O filme parte da história de Jean Charles (vivido por Selton Mello) para contar a vida dos milhares de brasileiros que moram no Reino Unido, seu cotidiano, suas dificuldades, suas barreiras e suas pequenas alegrias. Boa parte da ação gira em torno da chegada a Londres de uma das primas de Jean, Vivian, que mudou para a cidade poucos meses antes de sua morte. "É uma menininha inocente, jovem e insegura que se transforma numa mulher decidida. Uma caipirinha que vira uma power girl", explica o diretor. "O Brasil não conhece o Brasil do exterior muito bem. Quanto mais fora do Brasil, mais brasileiras as pessoas ficam", conta Goldman, fora do país há mais de duas décadas.

Um cara como a gente
A histórica começa com a chegada de Vivian a Londres e segue até algum tempo depois da morte de Jean. Vanessa, que interpreta a prima, chegou a dormir na casa dela em Gonzaga (MG) e conheceu os pais de Jean. "É a história de um cara como a gente, que gostava de sair, mas que também era super família", diz Starobinas (que trabalhou na Folha e na BBC). "Muita gente vai se surpreender com quão engraçada e divertida é a história antes de ficar trágica", afirma.
A idéia do filme surgiu em 2006, mas levou dois anos para que o projeto conseguisse sair do papel. Com os títulos provisórios de "Brazuca" ou "Leave to Remain" (permissão para ficar), deve ser lançado em meados de 2009. O filme tem produção-executiva de Stephen Frears e Rebecca O'Brien (sócia de Ken Loach), e é produzido pela Mango Filmes, de Goldman, e pela Já Filmes, de Carlos Nader. O orçamento gira em torno de R$ 8 milhões, captados meio a meio no Brasil e no Reino Unido, onde teve apoio do UK Film Council, órgão governamental, mas independente.
Alguns dos protagonistas da vida real fazem o papel deles mesmos no filme, como outra prima de Jean Charles, Patrícia, e como Maurício Varlotta, chefe do brasileiro por cinco anos. "Ele trabalhou comigo até acontecer essa desgraça", conta ele, antes de se dizer "um grande fã" de Magal.

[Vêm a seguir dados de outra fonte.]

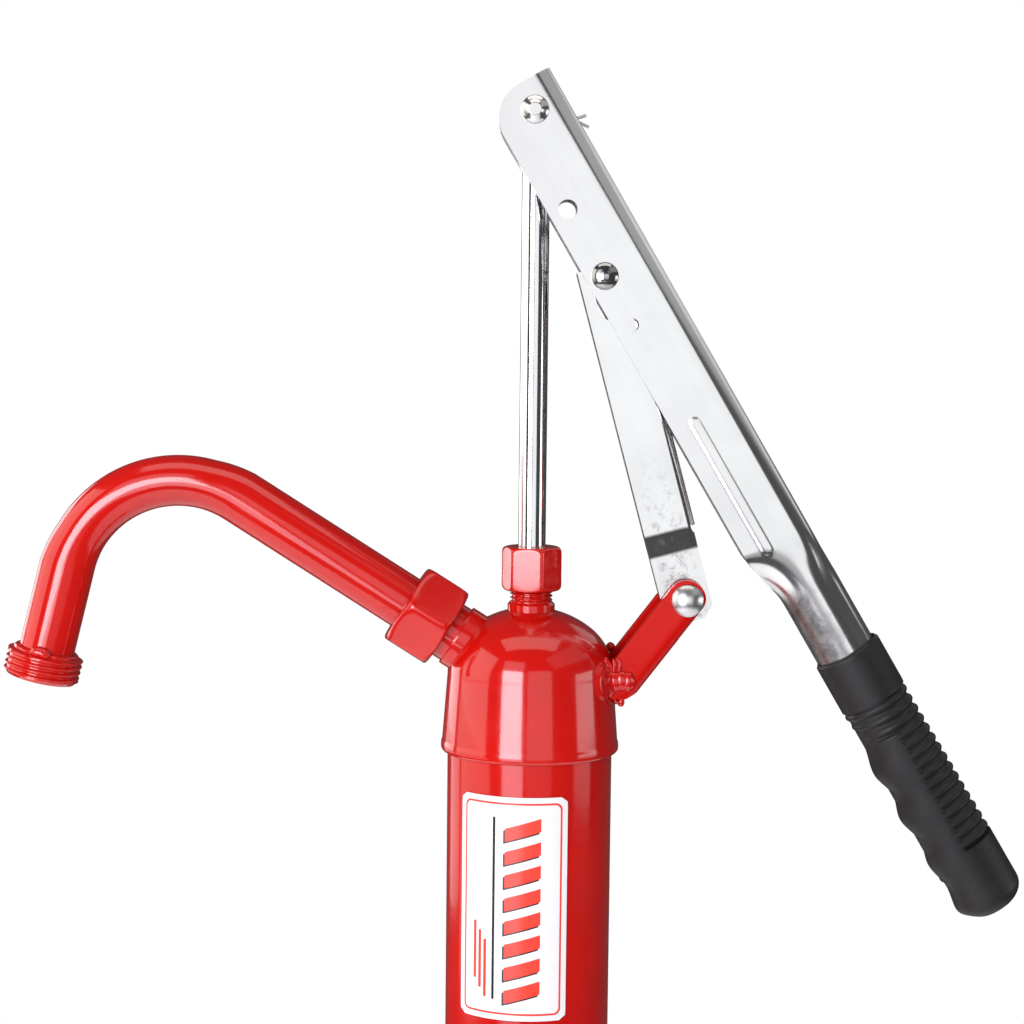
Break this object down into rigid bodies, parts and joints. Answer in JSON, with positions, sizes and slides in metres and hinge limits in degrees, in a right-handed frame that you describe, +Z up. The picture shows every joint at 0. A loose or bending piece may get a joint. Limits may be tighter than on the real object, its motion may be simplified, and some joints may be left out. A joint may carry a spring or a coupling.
{
  "type": "lever-action drum pump",
  "caption": "Hand lever pump for drums: steel cylinder with a domed head, gooseneck spout, packed rod, lever on a rocking link and a telescoping suction tube.",
  "frame": {"origin": "on the pump's axis, at the plane where the bung adapter's flange seats on the drum", "axes": "+Z up along the cylinder and rod, +X from the spout towards the lever, +Y away from the front"},
  "size_m": [0.3557, 0.068, 0.9543],
  "materials": {
    "red_paint": "glossy",
    "chrome": "polished",
    "zinc_plate": "bright",
    "steel": "plain",
    "brass": "turned",
    "grip_rubber": "satin",
    "seal_rubber": "matte",
    "packing": "braided",
    "label_film": "printed"
  },
  "bodies": {
    "pump_body": {"cylinder": "red_paint", "cap": "red_paint", "cap_gasket": "seal_rubber", "gland_boss": "red_paint", "packing_ring_1": "packing", "packing_ring_2": "packing", "packing_ring_3": "packing", "gland_follower": "brass", "spout_spigot": "red_paint", "bracket": "red_paint", "bracket_rivet": "zinc_plate", "bracket_washer_near": "zinc_plate", "bracket_washer_far": "zinc_plate", "pivot_spacer": "steel", "base_cup": "red_paint", "foot_valve_seat": "brass", "foot_valve_cage": "brass", "bung_adapter": "zinc_plate", "suction_tube_upper": "zinc_plate", "telescope_collar": "zinc_plate", "telescope_oring": "seal_rubber", "label_plate": "label_film"},
    "packing_nut": {"packing_nut": "red_paint"},
    "spout_nut": {"spout_nut": "red_paint"},
    "spout": {"spout_tube": "red_paint", "spout_ferrule": "steel", "spout_gasket": "seal_rubber", "hose_thread_collar": "red_paint"},
    "rod": {"piston_rod": "chrome", "rod_end": "steel", "piston_body": "brass", "piston_cup": "seal_rubber", "cup_retainer": "steel", "piston_nut": "steel", "valve_stop": "steel"},
    "piston_valve": {"piston_valve_disc": "brass"},
    "lever": {"lever_channel": "zinc_plate", "grip": "grip_rubber", "clevis_pin": "zinc_plate", "clevis_washer": "zinc_plate", "clevis_spacer_near": "steel", "clevis_spacer_far": "steel", "cotter_pin": "zinc_plate", "link_rivet": "zinc_plate"},
    "link": {"link_channel": "zinc_plate"},
    "foot_valve": {"foot_valve_ball": "steel"},
    "lower_tube": {"suction_tube_lower": "zinc_plate", "guide_ring": "brass", "inlet_strainer": "zinc_plate", "strainer_screen": "brass"}
  },
  "joints": [
    {"name": "rod_slide", "type": "slide", "parent": "pump_body", "child": "rod", "axis": [0, 0, -1], "range_m": [0, 0.055]},
    {"name": "lever_swing", "type": "hinge", "parent": "rod", "child": "lever", "pos_m": [-0.0007, 0, 0.4599], "axis": [0, -1, 0], "range_deg": [0, 60]},
    {"name": "link_rock", "type": "hinge", "parent": "pump_body", "child": "link", "pos_m": [0.0533, 0, 0.2943], "axis": [0, 1, 0], "range_deg": [0, 19.6]},
    {"name": "spout_swivel", "type": "hinge", "parent": "pump_body", "child": "spout", "pos_m": [0, 0, 0.2638], "axis": [-0.8462, 0, 0.5329], "continuous": true},
    {"name": "spout_nut_turn", "type": "hinge", "parent": "pump_body", "child": "spout_nut", "pos_m": [0, 0, 0.2638], "axis": [-0.8462, 0, 0.5329], "continuous": true},
    {"name": "packing_nut_turn", "type": "hinge", "parent": "pump_body", "child": "packing_nut", "pos_m": [0, 0, 0.3036], "axis": [0, 0, 1], "continuous": true},
    {"name": "piston_valve_lift", "type": "slide", "parent": "rod", "child": "piston_valve", "axis": [0, 0, 1], "range_m": [0, 0.003]},
    {"name": "foot_valve_lift", "type": "slide", "parent": "pump_body", "child": "foot_valve", "axis": [0, 0, 1], "range_m": [0, 0.006]},
    {"name": "suction_tube_slide", "type": "slide", "parent": "pump_body", "child": "lower_tube", "axis": [0, 0, -1], "range_m": [0, 0.38]}
  ],
  "couplings": [
    {"joint": "lever_swing", "follows": "rod_slide", "rad_per_m": 19.04},
    {"joint": "link_rock", "follows": "rod_slide", "rad_per_m": 6.188}
  ]
}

Algumas horas mais tarde, ele é mais um nas dezenas de brasileiros que se aglomeram perto do palco ouvindo as ordens do diretor (as meninas que subiram no palco têm de subir de novo desta vez, mas na mesma ordem!) e Magal cantar: "Ah, eu te amo, ah, eu te amo meu amor! O meu sangue ferve por você!". A calcinha, branca de bolinhas pretas, voou pro palco.